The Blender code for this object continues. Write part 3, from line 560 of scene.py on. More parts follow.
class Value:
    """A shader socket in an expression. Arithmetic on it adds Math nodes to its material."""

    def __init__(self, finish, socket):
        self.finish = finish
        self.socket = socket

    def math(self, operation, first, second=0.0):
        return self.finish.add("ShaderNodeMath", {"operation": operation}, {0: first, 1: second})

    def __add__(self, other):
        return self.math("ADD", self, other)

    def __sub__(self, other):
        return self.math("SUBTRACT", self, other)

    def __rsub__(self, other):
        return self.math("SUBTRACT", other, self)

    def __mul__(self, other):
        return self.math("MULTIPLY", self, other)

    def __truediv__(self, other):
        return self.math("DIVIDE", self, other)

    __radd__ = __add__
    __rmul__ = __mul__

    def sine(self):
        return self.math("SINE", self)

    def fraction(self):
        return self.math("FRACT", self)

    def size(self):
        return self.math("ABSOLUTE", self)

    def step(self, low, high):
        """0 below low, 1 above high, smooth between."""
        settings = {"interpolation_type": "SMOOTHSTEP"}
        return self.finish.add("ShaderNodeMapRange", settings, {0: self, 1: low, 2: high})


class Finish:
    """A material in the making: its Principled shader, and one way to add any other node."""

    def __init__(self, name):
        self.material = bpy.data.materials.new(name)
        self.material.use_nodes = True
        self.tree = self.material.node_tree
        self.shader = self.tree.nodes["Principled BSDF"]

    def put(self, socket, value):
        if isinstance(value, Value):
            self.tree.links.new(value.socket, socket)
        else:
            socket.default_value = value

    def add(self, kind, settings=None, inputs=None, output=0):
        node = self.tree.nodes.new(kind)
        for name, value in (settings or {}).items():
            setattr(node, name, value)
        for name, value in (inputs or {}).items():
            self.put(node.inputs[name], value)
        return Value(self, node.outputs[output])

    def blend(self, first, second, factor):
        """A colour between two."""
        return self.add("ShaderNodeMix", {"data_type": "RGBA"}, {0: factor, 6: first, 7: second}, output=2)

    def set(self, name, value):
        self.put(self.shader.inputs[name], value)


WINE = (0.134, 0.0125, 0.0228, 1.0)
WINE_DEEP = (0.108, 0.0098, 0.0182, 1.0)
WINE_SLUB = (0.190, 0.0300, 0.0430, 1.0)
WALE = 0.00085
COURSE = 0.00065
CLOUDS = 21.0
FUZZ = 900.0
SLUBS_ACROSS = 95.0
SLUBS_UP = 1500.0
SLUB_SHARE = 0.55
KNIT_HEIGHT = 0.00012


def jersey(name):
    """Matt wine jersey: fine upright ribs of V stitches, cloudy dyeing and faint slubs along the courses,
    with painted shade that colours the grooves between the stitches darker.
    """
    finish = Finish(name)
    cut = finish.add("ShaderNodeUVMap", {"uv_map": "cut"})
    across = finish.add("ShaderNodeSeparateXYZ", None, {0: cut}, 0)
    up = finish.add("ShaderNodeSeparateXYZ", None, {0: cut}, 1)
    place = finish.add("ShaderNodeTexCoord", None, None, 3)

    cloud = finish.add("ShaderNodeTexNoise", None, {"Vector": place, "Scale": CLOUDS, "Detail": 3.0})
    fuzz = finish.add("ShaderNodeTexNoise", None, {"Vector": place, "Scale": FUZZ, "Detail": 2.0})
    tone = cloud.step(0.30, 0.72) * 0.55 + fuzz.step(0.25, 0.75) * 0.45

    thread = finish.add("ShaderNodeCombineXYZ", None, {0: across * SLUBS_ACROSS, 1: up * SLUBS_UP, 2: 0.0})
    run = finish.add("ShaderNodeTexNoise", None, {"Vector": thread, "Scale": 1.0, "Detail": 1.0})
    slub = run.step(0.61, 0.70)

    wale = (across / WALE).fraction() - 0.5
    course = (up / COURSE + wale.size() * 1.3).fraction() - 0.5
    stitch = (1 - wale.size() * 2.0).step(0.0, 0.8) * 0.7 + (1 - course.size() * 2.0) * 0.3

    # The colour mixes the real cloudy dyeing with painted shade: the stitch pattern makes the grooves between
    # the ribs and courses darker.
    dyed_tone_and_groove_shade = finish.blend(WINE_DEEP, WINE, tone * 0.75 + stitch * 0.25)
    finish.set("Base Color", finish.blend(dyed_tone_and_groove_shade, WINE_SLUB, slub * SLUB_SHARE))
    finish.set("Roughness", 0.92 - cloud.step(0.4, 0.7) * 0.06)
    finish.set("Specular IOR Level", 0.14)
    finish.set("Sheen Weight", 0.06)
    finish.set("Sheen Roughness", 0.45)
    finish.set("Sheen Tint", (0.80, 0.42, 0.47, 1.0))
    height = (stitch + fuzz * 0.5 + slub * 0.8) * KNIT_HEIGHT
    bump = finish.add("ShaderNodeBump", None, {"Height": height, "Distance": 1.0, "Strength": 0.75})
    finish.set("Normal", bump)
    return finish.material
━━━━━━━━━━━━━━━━
* [What the task requires]:
Everything from the first line above through the line that contains "self.socket = socket" should be duplicated exactly, please, and nothing beyond it.

* [Response below]:
The Blender code for this object continues. Write part 3, from line 560 of scene.py on. More parts follow.
class Value:
    """A shader socket in an expression. Arithmetic on it adds Math nodes to its material."""

    def __init__(self, finish, socket):
        self.finish = finish
        self.socket = socket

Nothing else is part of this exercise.